What’s this ‘acceptance’ they speak of in the grief cycle? I’m sick of feeling shit every time I get a period and I’m so fucking angry it’s unbelievable. I’m angry that my midwife made mistakes and failed not once, but twice. But mostly I’m angry that the maternity system means her mistakes weren’t checked, and that means Yaeli wasn’t saved. I’m angry that, sods law, the one time Ben and I conceive after only three months, I have a miscarriage. I’m angry that I now feel nervous I won’t have the two children at home that I want – or even one! And I’m angry that if I do have a child at home, due to my age I’m now going to feel rushed to try again. I’m also nervous that I am going to have some very mixed feelings about having Yaeli’s sibling at home. Will I feel happy or sad if we have another girl? If I have a boy, will I wish it were a girl? And Yes, I already felt old at 36 having my first child, but I still felt I had time on my side. I feel robbed of so much.
And then there’s talking to lawyers about taking on a legal case. When starting to think about doing this a few months back, I felt like I would be judged.
And I judge myself. Because when you take a legal case, you are asking for monetary compensation.
We want to try to make change and make a point – i.e the maternity system isn’t working properly when no one (or no electronic system) is checking what midwives are doing (or not doing). But as well as this being my main aim, I’ve gone from feeling guilty to thinking so what if Ben and I are compensated? (not that it's likely to be very much if we are successful). Ben and I are both paying thousands for counselling, which we would never had needed had mistakes not been made. I spend my time trying to be hopeful about getting pregnant and the prospect of not having another miscarriage like I did in July this year – and then I get angry again that I didn’t get to bring our baby home at age 36 and that I’m continuing to age. And then what happens if we need IVF in the future? And as the months have gone on I realise what Elle Wright meant when she started her blog and said something like ‘was I really meant to be back to my old chirpy self after nine months.’ During the last three or four months of continuing to feel like shit, I’ve been goading myself for it. So I am trying to stop telling myself ‘I should’ feel better now.

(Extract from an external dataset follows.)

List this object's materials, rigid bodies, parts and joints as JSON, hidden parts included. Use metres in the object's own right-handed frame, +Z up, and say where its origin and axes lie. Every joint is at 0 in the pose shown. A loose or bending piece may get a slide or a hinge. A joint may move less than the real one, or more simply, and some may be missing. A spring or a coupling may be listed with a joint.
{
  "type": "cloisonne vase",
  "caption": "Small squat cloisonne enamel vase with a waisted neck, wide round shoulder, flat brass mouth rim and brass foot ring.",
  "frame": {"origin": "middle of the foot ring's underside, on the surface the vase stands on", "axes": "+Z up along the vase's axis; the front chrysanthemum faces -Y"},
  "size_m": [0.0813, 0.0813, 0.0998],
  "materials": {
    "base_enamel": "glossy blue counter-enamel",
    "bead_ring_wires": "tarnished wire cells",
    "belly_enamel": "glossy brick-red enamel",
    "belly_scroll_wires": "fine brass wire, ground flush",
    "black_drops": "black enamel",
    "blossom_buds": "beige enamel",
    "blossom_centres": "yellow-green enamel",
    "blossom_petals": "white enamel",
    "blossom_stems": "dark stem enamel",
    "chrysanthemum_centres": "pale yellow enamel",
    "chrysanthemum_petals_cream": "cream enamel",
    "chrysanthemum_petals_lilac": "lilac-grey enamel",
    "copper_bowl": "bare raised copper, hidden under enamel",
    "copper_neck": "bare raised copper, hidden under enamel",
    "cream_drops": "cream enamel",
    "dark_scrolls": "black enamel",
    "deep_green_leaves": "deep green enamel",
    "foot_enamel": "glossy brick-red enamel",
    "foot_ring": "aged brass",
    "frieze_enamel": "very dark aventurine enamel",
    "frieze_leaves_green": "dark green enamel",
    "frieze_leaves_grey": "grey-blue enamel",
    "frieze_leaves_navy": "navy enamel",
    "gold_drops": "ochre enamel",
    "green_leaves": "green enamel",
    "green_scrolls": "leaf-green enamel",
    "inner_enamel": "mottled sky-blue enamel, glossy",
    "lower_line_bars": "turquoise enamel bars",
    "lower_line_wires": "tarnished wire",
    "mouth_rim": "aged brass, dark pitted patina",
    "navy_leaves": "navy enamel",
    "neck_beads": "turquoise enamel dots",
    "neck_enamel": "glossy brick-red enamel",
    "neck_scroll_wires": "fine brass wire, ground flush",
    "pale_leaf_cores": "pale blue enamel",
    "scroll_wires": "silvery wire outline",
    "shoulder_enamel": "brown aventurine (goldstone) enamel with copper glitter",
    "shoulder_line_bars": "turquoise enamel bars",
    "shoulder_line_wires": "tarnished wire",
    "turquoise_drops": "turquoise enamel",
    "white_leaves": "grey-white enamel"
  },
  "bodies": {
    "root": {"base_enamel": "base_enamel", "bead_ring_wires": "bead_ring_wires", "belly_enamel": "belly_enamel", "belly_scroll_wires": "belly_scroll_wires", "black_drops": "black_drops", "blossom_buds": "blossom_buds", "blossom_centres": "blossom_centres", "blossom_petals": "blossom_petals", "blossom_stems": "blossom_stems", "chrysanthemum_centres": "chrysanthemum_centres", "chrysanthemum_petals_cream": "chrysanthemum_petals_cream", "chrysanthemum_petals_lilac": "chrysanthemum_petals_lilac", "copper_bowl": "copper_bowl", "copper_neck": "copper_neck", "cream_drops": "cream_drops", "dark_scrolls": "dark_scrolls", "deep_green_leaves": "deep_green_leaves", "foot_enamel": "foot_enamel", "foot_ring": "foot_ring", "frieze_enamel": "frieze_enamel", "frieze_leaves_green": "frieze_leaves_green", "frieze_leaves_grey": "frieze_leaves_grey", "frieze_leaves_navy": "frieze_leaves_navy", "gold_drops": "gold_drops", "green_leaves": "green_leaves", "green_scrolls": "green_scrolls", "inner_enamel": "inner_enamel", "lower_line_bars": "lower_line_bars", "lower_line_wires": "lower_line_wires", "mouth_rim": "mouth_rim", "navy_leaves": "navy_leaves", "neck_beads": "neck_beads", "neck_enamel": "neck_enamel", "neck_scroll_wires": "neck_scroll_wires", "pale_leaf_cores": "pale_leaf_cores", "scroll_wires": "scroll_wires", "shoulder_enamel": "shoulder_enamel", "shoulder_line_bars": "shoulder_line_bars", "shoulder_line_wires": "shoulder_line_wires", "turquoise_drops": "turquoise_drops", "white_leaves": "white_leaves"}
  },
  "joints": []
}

Women on Tommy’s Baby Loss face book group often talk about how they are struggling with pregnancy announcements and births. Some women try to make them feel better by saying ‘it does get easier’ or ‘I am trying to be gracious to others’. But I say to them just feel what you feel. I think it’s ok to find it difficult or fail to share in other people’s excitement. I do know I’m so very lucky that my friends and family understand and there’s no judgement.

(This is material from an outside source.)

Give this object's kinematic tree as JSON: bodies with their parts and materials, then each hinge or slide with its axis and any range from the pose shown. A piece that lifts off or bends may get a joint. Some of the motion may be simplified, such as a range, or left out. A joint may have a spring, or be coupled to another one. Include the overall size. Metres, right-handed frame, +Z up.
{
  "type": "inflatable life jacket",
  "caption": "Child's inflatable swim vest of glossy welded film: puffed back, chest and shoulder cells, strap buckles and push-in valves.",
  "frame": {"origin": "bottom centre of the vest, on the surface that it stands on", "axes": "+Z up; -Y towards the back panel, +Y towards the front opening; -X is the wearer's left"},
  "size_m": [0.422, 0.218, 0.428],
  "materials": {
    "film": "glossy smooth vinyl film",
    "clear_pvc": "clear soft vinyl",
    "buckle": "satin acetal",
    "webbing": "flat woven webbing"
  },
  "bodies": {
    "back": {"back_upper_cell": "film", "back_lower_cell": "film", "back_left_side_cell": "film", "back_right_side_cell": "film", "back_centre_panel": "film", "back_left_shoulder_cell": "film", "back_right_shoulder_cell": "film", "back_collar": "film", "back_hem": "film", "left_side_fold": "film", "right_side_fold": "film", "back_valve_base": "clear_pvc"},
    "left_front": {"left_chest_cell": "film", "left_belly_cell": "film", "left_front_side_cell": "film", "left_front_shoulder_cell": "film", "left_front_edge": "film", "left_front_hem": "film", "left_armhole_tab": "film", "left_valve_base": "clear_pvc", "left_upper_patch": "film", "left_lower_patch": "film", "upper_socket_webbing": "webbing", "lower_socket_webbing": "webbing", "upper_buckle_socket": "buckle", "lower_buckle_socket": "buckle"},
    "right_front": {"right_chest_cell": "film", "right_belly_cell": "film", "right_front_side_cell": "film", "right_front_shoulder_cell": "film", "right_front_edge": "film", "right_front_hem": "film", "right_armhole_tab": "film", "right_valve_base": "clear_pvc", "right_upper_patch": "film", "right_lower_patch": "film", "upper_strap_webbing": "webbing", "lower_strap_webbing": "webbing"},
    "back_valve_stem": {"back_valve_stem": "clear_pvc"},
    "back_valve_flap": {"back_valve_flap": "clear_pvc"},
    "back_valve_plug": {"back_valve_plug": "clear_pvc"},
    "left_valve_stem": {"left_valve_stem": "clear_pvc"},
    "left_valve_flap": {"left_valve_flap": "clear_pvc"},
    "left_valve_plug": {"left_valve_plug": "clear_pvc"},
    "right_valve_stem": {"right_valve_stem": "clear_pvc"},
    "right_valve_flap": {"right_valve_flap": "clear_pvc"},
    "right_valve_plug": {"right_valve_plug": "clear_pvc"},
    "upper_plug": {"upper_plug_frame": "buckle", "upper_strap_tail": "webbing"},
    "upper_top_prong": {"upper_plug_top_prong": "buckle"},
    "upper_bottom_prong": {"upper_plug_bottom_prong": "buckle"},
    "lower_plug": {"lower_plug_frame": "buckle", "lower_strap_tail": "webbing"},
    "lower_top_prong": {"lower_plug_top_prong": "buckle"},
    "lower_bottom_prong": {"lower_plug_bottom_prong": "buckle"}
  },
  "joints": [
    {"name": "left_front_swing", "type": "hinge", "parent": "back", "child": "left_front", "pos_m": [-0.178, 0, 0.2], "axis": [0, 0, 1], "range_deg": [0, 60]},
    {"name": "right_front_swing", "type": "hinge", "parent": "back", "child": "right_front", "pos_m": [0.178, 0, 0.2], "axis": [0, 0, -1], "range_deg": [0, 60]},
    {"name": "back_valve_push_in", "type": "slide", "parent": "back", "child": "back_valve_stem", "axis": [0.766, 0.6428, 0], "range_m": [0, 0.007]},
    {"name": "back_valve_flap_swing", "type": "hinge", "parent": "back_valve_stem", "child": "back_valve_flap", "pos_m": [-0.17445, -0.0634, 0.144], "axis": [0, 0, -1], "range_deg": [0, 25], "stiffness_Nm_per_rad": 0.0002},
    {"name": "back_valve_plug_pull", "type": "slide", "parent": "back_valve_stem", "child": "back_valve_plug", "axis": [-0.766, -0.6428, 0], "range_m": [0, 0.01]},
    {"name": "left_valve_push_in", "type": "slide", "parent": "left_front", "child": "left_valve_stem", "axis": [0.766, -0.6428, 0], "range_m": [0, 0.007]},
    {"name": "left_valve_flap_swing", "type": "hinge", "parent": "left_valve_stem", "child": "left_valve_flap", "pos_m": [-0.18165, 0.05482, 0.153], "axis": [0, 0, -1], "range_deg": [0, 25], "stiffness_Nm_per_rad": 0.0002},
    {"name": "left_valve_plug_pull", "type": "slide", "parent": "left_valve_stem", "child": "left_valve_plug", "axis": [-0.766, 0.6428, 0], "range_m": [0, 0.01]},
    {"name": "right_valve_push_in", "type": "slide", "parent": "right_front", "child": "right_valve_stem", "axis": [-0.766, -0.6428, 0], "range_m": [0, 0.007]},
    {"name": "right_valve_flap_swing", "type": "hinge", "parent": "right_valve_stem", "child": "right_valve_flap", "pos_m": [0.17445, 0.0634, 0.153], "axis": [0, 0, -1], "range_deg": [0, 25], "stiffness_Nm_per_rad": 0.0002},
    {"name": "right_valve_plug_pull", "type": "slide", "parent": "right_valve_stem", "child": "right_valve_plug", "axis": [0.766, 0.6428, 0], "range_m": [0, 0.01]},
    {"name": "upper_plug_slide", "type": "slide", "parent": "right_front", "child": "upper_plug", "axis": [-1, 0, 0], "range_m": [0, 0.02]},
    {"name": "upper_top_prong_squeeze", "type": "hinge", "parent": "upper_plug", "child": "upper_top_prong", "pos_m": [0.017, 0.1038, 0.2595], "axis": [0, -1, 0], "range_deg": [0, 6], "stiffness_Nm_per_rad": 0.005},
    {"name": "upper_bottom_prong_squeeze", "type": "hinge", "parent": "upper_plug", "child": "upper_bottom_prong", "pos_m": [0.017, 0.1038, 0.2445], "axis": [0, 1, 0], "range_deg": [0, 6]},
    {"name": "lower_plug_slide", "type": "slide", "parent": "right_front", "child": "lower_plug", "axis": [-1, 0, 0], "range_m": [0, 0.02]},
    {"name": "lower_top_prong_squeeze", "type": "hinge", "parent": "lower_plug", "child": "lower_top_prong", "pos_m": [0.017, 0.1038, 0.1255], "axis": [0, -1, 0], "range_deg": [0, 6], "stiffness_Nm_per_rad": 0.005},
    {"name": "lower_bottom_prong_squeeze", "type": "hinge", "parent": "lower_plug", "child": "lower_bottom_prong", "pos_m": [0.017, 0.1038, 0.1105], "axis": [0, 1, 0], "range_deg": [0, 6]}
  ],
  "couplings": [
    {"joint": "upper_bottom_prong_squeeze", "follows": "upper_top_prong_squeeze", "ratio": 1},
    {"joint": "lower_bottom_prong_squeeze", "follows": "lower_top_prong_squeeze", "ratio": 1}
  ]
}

I achieved something last week when I went for lunch with my friend and her toddler son. I COULD do it. But to be honest, I didn’t enjoy it. It was torture walking next to her pushing her buggy, feeling my empty arms. And as much as it hurts me to say I didn’t enjoy it, I was honest. And she understands.
My workplace is also incredibly supportive of my return to work and understanding that sometimes I will struggle in the months to come. I’m currently exhausted just from a few hours work this week. But the first work colleague I spoke to said to me, if you need to cry, cry.
So I say to those women on Tommy’s Face book group, if people can’t at least imagine why you feel the way you feel, then maybe they aren't worth having in your life.
Covid lockdown number 2 is here. I think acceptance is definitely an interesting notion at the moment to many.
I hope if you’re reading this and you are currently or have ever struggled with acceptance of something or someone, including yourself, be patient; be kind to yourself.
I’m trying to accept a new version of me. I really am. But I’m learning it takes time.